What is grinding me down is the lack of supply. We're only a regional chain, so while we're not as unlucky as smaller stores it's hell getting frozen food to shelve at times. For two months we've only had two flavors of waffle and finally got waffles to stock, and we're still fighting for Blue Bunny ice cream.

There's backstock, but only of things that don't sell super fast. Moreso than usual all we have is what's on the shelf. Two days ago there was literally nothing in the storage freezer but ice. Though we did finally get a truck in.

I'm losing hours because I don't have any work to do because pretty much all we have to shelve is right off the truck and stays on the shelf all day with no need to stock more even if we do have more (we probably don't).

It's freaking nuts and stressful. I'm slightly worried I might be scheduled fewer days or be cut completely.

And today a lady was snippy because we didn't have more flavors of those tiny little blue Bunny ice creams that cost a dollar.
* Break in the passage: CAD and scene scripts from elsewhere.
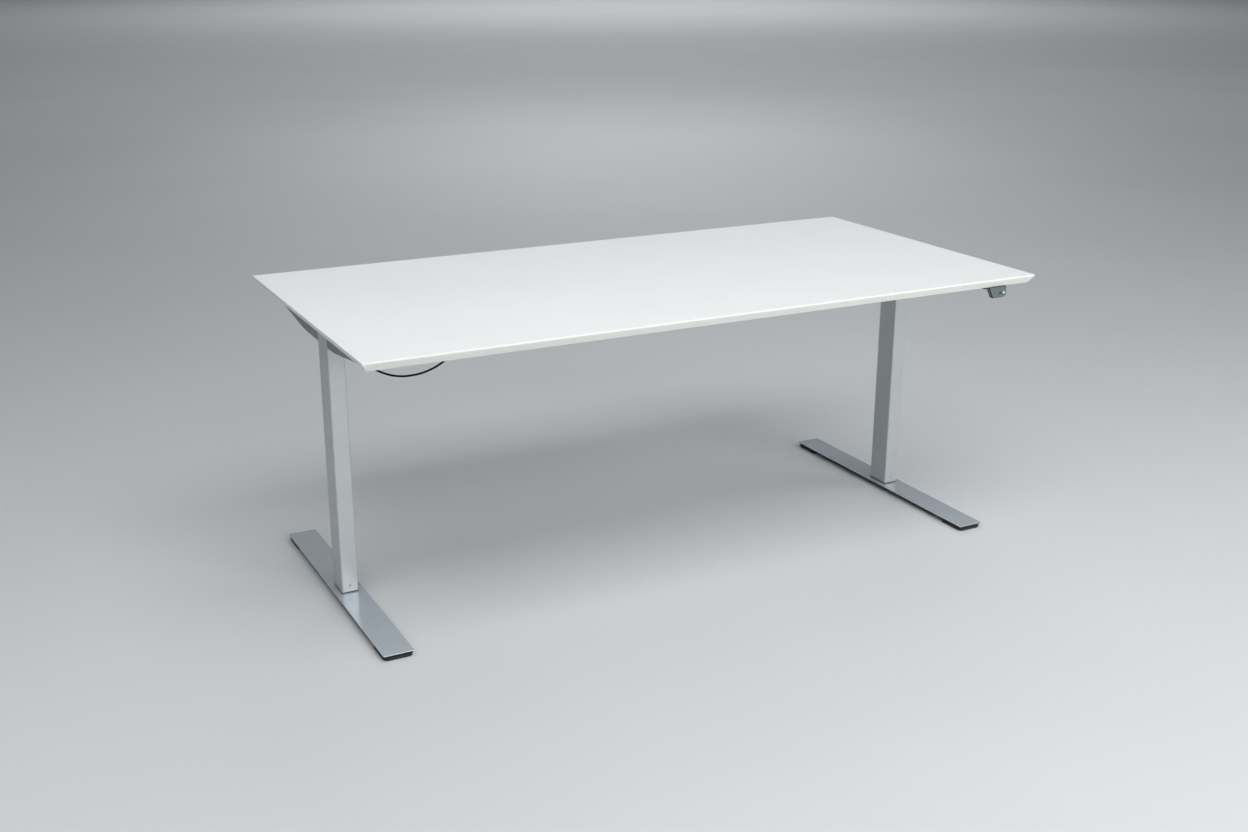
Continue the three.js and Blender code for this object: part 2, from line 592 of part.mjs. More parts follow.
// A saddle on the rear face of the front rail, round a motor lead.
function railClip(x) {
  const face = RAIL.depth / 2 - RAIL.y + GAP;
  const z = UNDERSIDE - RAIL_LEAD_DROP;
  return cut(
    block([x - 5, face, z - 5], [x + 5, face + 8, z + 12]),
    rod([x - 6, RAIL_LEAD_Y, z], [x + 6, RAIL_LEAD_Y, z], LEAD_RADIUS + GAP, 16));
}

// A saddle under the desktop, round the handset lead where it runs straight past [x, y].
function desktopClip([x, y], [nextX, nextY]) {
  const z = UNDERSIDE - HANDSET_LEAD_DROP;
  const saddle = cut(
    block([-5, -11, z - 4.2], [5, 5, UNDERSIDE - GAP]),
    rod([-6, 0, z], [6, 0, z], HANDSET_LEAD_RADIUS + GAP, 16));
  return saddle.rotateZ(Math.atan2(nextY - y, nextX - x)).translate(x, y, 0);
}

// ---- Assembly --------------------------------------------------------------------------------------
add('desktop', desktop(), WHITE_LAMINATE);

for (const [name, side] of [['left', -1], ['right', 1]]) {
  const leg = new THREE.Group();
  leg.position.set(side * LEG_X, SETBACK, 0);
  desk.add(leg);
  add(`${name}_foot_plate`, footPlate(), FOOT_SILVER, leg);
  add(`${name}_front_pad`, footPad(-1), BLACK_PLASTIC, leg);
  add(`${name}_rear_pad`, footPad(1), BLACK_PLASTIC, leg);
  add(`${name}_front_foot_screw`, footScrew().translate(0, -FOOT_SCREW.y, 0), BARE_STEEL, leg);
  add(`${name}_rear_foot_screw`, footScrew().translate(0, FOOT_SCREW.y, 0), BARE_STEEL, leg);
  add(`${name}_foot_block`, footBlock(), CAST_METAL, leg);
  add(`${name}_inner_column`, rectTube(INNER, FOOT.top + GAP, INNER.top), SILVER_PAINT, leg);
  add(`${name}_upper_glide`, upperGlide(), GREY_GLIDE, leg);
  add(`${name}_spindle_nut`, spindleNut(), BRASS, leg);
  add(`${name}_spindle`, spindle(), BARE_STEEL, leg);
  add(`${name}_outer_column`, outerColumn(), SILVER_PAINT, leg);
  add(`${name}_lower_glide`, lowerGlide(), BLACK_PLASTIC, leg);
  add(`${name}_gear_housing`, gearHousing(), CAST_METAL, leg);
  add(`${name}_thrust_bearing`, thrustBearing(), BARE_STEEL, leg);
  add(`${name}_motor`, motor(), CAST_METAL, leg);
  add(`${name}_motor_cap`, motorCap(), BLACK_PLASTIC, leg);
  add(`${name}_front_arm`, arm(FRONT_ARM, -1, -side), SILVER_PAINT, leg);
  add(`${name}_rear_arm`, arm(REAR_ARM, 1, -side), SILVER_PAINT, leg);
}

const underframe = new THREE.Group();
underframe.position.y = SETBACK;
desk.add(underframe);
add('front_rail', rail().translate(0, -RAIL.y, 0), SILVER_PAINT, underframe);
add('rear_rail', rail().translate(0, RAIL.y, 0), SILVER_PAINT, underframe);

add('control_box_cover', controlBoxCover(), BLACK_PLASTIC, underframe);
add('control_box_tray', controlBoxTray(), BLACK_PLASTIC, underframe);
add('circuit_board', circuitBoard(), CIRCUIT_GREEN, underframe);
add('mains_inlet', mainsInlet(), BLACK_PLASTIC, underframe);
add('left_motor_plug', plug(-1, PORT.motorY, MOTOR_PLUG), BLACK_PLASTIC, underframe);
add('right_motor_plug', plug(1, PORT.motorY, MOTOR_PLUG), BLACK_PLASTIC, underframe);
add('handset_plug', plug(1, PORT.otherY, HANDSET_PLUG), BLACK_PLASTIC, underframe);

add('handset_shell', handsetShell(), BLACK_PLASTIC);
add('handset_face', handsetFace(), HANDSET_GREY);
add('up_button', button(UP_BUTTON_X), BUTTON_SILVER);
add('down_button', button(DOWN_BUTTON_X), BLACK_PLASTIC);

add('left_motor_lead', lead(LEFT_LEAD, LEAD_RADIUS, 8, 76), BLACK_CABLE, underframe);
add('right_motor_lead', lead(RIGHT_LEAD, LEAD_RADIUS, 8, 60), BLACK_CABLE, underframe);
add('handset_lead', lead(HANDSET_LEAD, HANDSET_LEAD_RADIUS, 8, 64), BLACK_CABLE, underframe);
add('left_lead_outer_clip', railClip(-490), BLACK_PLASTIC, underframe);
add('left_lead_inner_clip', railClip(-275), BLACK_PLASTIC, underframe);
add('right_lead_outer_clip', railClip(690), BLACK_PLASTIC, underframe);
add('right_lead_inner_clip', railClip(275), BLACK_PLASTIC, underframe);
add('handset_lead_outer_clip', desktopClip(HANDSET_LEAD[7], HANDSET_LEAD[8]), BLACK_PLASTIC, underframe);
add('handset_lead_inner_clip', desktopClip(HANDSET_LEAD[9], HANDSET_LEAD[8]), BLACK_PLASTIC, underframe);

export default desk;
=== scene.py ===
"""Looks of the height adjustable standing desk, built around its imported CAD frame.

Shapes are drawn in millimetres and turned into metres when a piece is made; the camera and studio are in
metres. +X runs to the right along the desktop, +Y to the back and +Z up, as in the frame.
"""

import math

import bmesh
import bpy
from mathutils import Matrix, Vector


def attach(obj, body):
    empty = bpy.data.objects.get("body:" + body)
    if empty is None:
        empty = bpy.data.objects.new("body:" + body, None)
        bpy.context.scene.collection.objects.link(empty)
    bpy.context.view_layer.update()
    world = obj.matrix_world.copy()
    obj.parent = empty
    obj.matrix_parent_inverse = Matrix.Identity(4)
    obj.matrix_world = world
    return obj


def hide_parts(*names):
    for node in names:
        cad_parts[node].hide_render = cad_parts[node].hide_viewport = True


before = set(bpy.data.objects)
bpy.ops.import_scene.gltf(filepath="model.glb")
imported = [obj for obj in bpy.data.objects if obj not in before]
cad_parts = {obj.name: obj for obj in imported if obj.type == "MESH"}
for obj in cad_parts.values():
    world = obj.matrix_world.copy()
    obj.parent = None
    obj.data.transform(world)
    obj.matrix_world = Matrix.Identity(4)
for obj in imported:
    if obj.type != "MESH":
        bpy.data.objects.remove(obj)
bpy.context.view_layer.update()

MM = 0.001
SIDES = (("left", -1), ("right", 1))

# ---- Driving dimensions, as in the CAD part ----------------------------------
HEIGHT = 728
UNDERSIDE = 706
DESKTOP = (1800, 900)
LEG_X = 826
SETBACK = 27  # how far the legs, rails and control box sit behind the desktop's middle line
FOOT = (75, 794)
PAD = (75, 90)
PAD_Y = 352
OUTER_COLUMN = (42, 72)
INNER_COLUMN = (32, 62)
GAP = 0.3

# ---- Camera ------------------------------------------------------------------
CAMERA_PLACE = Vector((-1.7498, -3.2343, 1.57))
CAMERA_YAW = 0.4812  # to the right of +Y
CAMERA_PITCH = 0.3213  # below the horizon
CAMERA_ROLL = -0.0026
CAMERA_LENS = 42.161
CAMERA_SENSOR = 36
VIEW_LIMIT = 200


def new_object(name, data):
    """An object in the scene that holds the given data."""
    made = bpy.data.objects.new(name, data)
    bpy.context.scene.collection.objects.link(made)
    return made


def make_camera():
    data = bpy.data.cameras.new("view_camera")
    data.lens = CAMERA_LENS
    data.sensor_width = CAMERA_SENSOR
    data.clip_end = VIEW_LIMIT
    camera = new_object("view_camera", data)
    level = math.cos(CAMERA_PITCH)
    forward = Vector((math.sin(CAMERA_YAW) * level, math.cos(CAMERA_YAW) * level, -math.sin(CAMERA_PITCH)))
    right = Vector((math.cos(CAMERA_YAW), -math.sin(CAMERA_YAW), 0))
    down = forward.cross(right)
    turn_cos, turn_sin = math.cos(CAMERA_ROLL), math.sin(CAMERA_ROLL)
    image_right = turn_cos * right + turn_sin * down
    image_down = turn_cos * down - turn_sin * right
    rows = Matrix((image_right, -image_down, -forward)).transposed()
    camera.matrix_world = Matrix.Translation(CAMERA_PLACE) @ rows.to_4x4()
    bpy.context.scene.camera = camera


make_camera()


# ---- Materials ---------------------------------------------------------------
class Nodes:
    """Adds nodes to one material and links them."""

    def __init__(self, name):
        self.material = bpy.data.materials.new(name)
        self.material.use_nodes = True
        self.tree = self.material.node_tree
        self.shader = self.tree.nodes["Principled BSDF"]
        self.place = self.tree.nodes.new("ShaderNodeTexCoord").outputs["Object"]

    def add(self, kind, inputs=None, **settings):
        node = self.tree.nodes.new(kind)
        for key, value in settings.items():
            setattr(node, key, value)
        for key, value in (inputs or {}).items():
            self.put(node.inputs[key], value)
        return node

    def put(self, socket, value):
        if isinstance(value, bpy.types.NodeSocket):
            self.tree.links.new(value, socket)
        else:
            socket.default_value = value

    def stretched(self, scale):
        """The place, stretched by a scale along each axis."""
        return self.add("ShaderNodeMapping", {"Vector": self.place, "Scale": scale}).outputs["Vector"]

    def noise(self, size, detail=2.0, place=None, roughness=0.5):
        """Noise from 0 to 1 whose features are about size metres wide."""
        return self.add("ShaderNodeTexNoise", {
            "Vector": place or self.place, "Scale": 1 / size, "Detail": detail, "Roughness": roughness,
        }).outputs["Fac"]

    def spread(self, value, low, high, start=0.3, end=0.7):
        return self.add("ShaderNodeMapRange", {
            "Value": value, "From Min": start, "From Max": end, "To Min": low, "To Max": high,
        }).outputs["Result"]

    def blend(self, factor, low, high):
        """A colour between two colours. A colour Mix node's own sockets are inputs 6 and 7 and output 2."""
        node = self.add("ShaderNodeMix", data_type="RGBA")
        self.put(node.inputs[0], factor)
        self.put(node.inputs[6], low)
        self.put(node.inputs[7], high)
        return node.outputs[2]

    def bump(self, height, depth, strength=1.0, after=None):
        inputs = {"Height": height, "Distance": depth, "Strength": strength}
        if after is not None:
            inputs["Normal"] = after
        return self.add("ShaderNodeBump", inputs).outputs["Normal"]

    def finish(self, **sockets):
        for name, value in sockets.items():
            self.put(self.shader.inputs[name.replace("_", " ")], value)
        return self.material


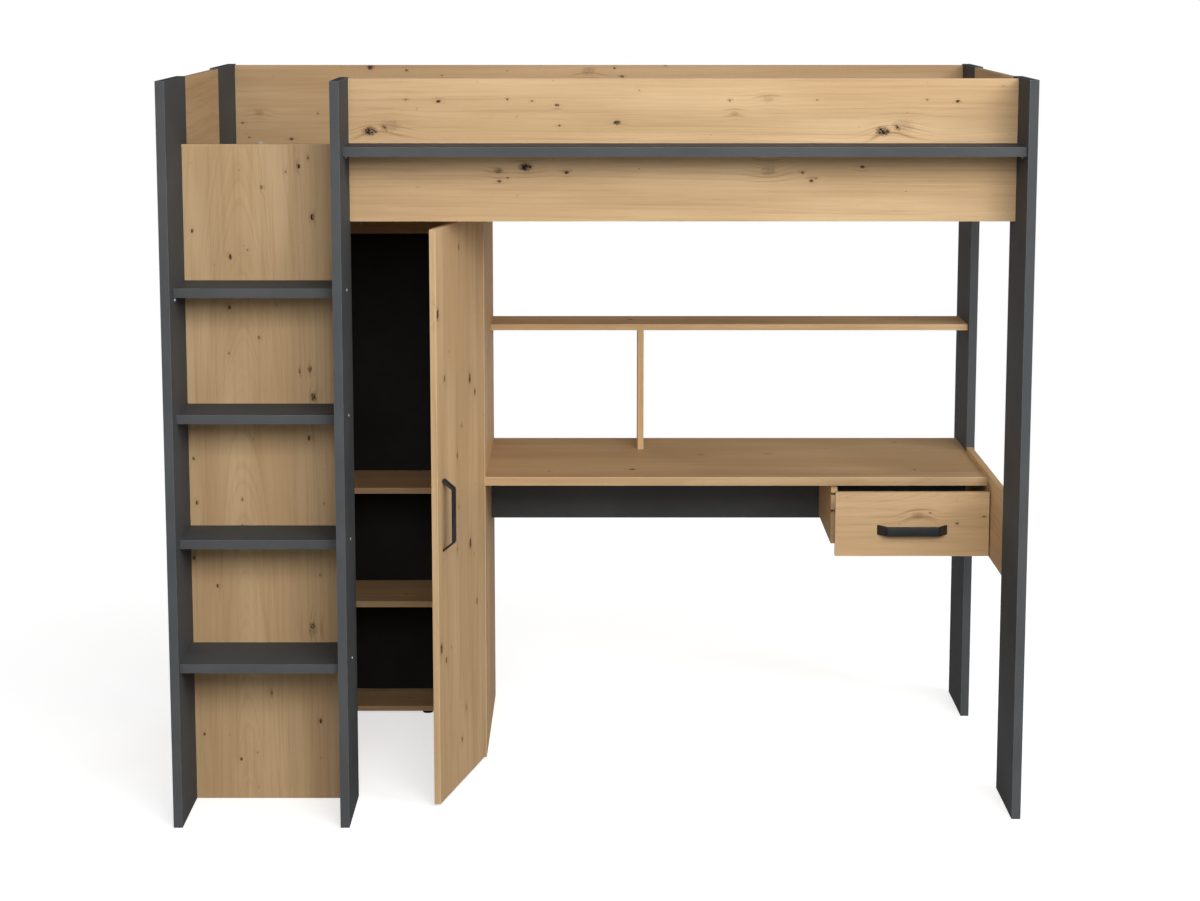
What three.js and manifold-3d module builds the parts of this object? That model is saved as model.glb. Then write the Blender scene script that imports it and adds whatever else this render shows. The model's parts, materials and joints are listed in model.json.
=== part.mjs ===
// Loft bed: a slatted bed with guard boards on tall posts, with a box ladder at its front left,
// a wardrobe behind the ladder and a desk with a shelf and a drawer under the rest of the bed.
// Units are millimetres. +X runs to the desk's end, +Y to the wall behind the bed and +Z up.
// The bed is laid out from its left end, the ladder's front and the floor; the outer group then
// moves it so that the origin is on the floor under the middle of the bed.

import * as THREE from 'three';
import { mergeVertices } from 'three/addons/utils/BufferGeometryUtils.js';
import Module from 'manifold-3d';

const wasm = await Module();
wasm.setup();

// Boards
const FRAME_BOARD = 22; // posts, steps, ledge and desk top
const PANEL_BOARD = 16; // guards, panels, shelves and doors
const DRAWER_BOARD = 12; // drawer sides and back
const THIN_BOARD = 3; // wardrobe back and drawer bottom
const FIT_GAP = 0.3; // clearance left around pieces let into the turning door
const RUN_PAST = 1; // how far a cutting or joining solid runs past a face
const ROUND_SIDES = 32; // flats round a hinge cup

// Bed frame
const BED_WIDTH = 2048;
const BED_DEPTH = 1175;
const POST_HEIGHT = 1788;
const GUARD_TOP = 1785;
const LEDGE_TOP = 1630.5;
const RAIL_BOTTOM = 1442.5;
const FRONT_GUARD_BACK = 240; // the mattress starts behind this
const BACK_GUARD_INSET = 3;
const LADDER_CLEAR_WIDTH = 379.5;
const LEDGE_FRONT = 78;
const RIGHT_POST_FRONT = 64;
const END_POST_BACK = 304;
const REAR_POST_FRONT = { left: 843, right: 935 };

// Ladder
const STEP_TOPS = [400, 695, 998, 1300];
const STEP_FRONTS = [19, 57, 57, 57];
const LADDER_PANEL_TOP = 1628;

// Bed base
const BATTEN = { depth: 25, height: 28, bottom: 1446 };
const SLAT = { count: 10, width: 120, thickness: 16, endGap: 1 };

// Wardrobe
const WARDROBE = { left: 314, right: 730, front: 560, back: 1138, height: 1430 };
const WARDROBE_BACK_INSET = 5;
const WARDROBE_SHELVES = [
  { name: 'wardrobe_bottom', top: 23, depth: 176, thickness: 14 },
  { name: 'wardrobe_shelf_lower', top: 339, depth: 249, thickness: PANEL_BOARD },
  { name: 'wardrobe_shelf_upper', top: 655, depth: 249, thickness: PANEL_BOARD },
];
const BACK_RAIL_HEIGHT = 90;

// Wardrobe door, drawn shut and then turned about its hinge line
const DOOR = { width: 413, height: 1422, bottom: 8, reveal: 2, sideReveal: 1 };
const DOOR_REST_ANGLE = THREE.MathUtils.degToRad(76.6);
const HINGE_LINE = { fromEdge: 6.3, fromFace: 5 }; // in from the door's hinge edge and outer face
const HINGE_HEIGHTS = [110, 715, 1320];
const HINGE_CUP = { radius: 17.5, wall: 2, depth: 11.5, fromEdge: 21.5, bore: 12 };
const HINGE_FLANGE = { width: 25, height: 62, thickness: 1.2 };
const HINGE_ARM = { width: 10, height: 12, length: 70, plate: 4.5, plateHeight: 52, plateLength: 34 };

// Desk, with a shelf above it and the right end's lower panel
const DESK = { front: 571, back: 1138, top: 746 };
const MODESTY = { front: 940, bottom: 560 };
const DESK_SHELF = { top: 1091.5, front: 961, back: 1134 };
const SHELF_DIVIDER = { left: 1130, setback: 3 };
const DESK_SIDE = { bottom: 550, top: 758 };

// Drawer, placed with its front pulled out by DRAWER_OPEN
const DRAWER_OPEN = 77;
const DRAWER_FRONT = { left: 1629, right: 2023, bottom: 555, top: 722 };
const DRAWER_BOX = { bottom: 570, top: 640, length: 345, sideGap: 13 };
const DRAWER_HOUSING = { left: 1626, bottom: 567, front: 588 };
const RUNNER = { height: 34, wall: 1.5, depth: 10.5, length: 330, setback: 2, middle: 605 };
const RUNNER_RAIL = { height: 26, tongue: 10, reach: 8.5 };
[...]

This message was last edited by the user at 05:01, Sun 26 July.

 supporter, 1123 posts
Sun 26 Jul 2020
at 07:40
I'm sorry I can't get your tiny ice cream cups
I live in western Oregon. We've had no shortages; guess it's the location.
 member, 2221 posts
Sun 26 Jul 2020
at 11:12
I'm sorry I can't get your tiny ice cream cups
People get snippy about the silliest things, don't they?  I'm in Canada, high risk because of my age, so I've only been inside a grocery store once since March 17th.  Last time I was, there was still a shortage of the kind of high fibre bread I need, and the paper products aisle (toilet paper, tissues, paper towels) was empty.  I have no idea whether there was ice cream or not!  And I still don't know what is short, unless it's one of the things I order and can't get.  Like dry mustard??  Is someone hoarding that, or is the supplier having issues?  But that wasn't a big deal, we just made something else than what we'd intended it for.  For me the problem is the cost of ordering online (in general it's a neat system, I place the order and a few days later my husband picks it up.  Parks, let's them know he's there, and they deliver to the car, no contact at all).  For instance, normally I would pick my meat depending on price, availability, and size of package.  Now, I'm not sure what I'm going to get so I have to order a few more things than we actually need, then sometimes do get them all, in larger or smaller packages, at higher prices (never seem to be lower unless it's because the package is much smaller).  We are starting to get more fresh vegetables now that local farms have more crops ready, but again I'm ordering blind, and sometimes end up with less for more money than I was expecting.
Harley Quinn
 member, 40 posts
Sun 26 Jul 2020
at 14:22
I'm sorry I can't get your tiny ice cream cups
In reply to cheezeoflegends (msg # 1584):

Most of my food is fine to get but the one thing I look forward to most every week is the frozen pepperoni pizza I treat myself to, fruiting shortcake is never there anymore. Started getting the four cheese and adding pepperoni to it but that is even out of stock.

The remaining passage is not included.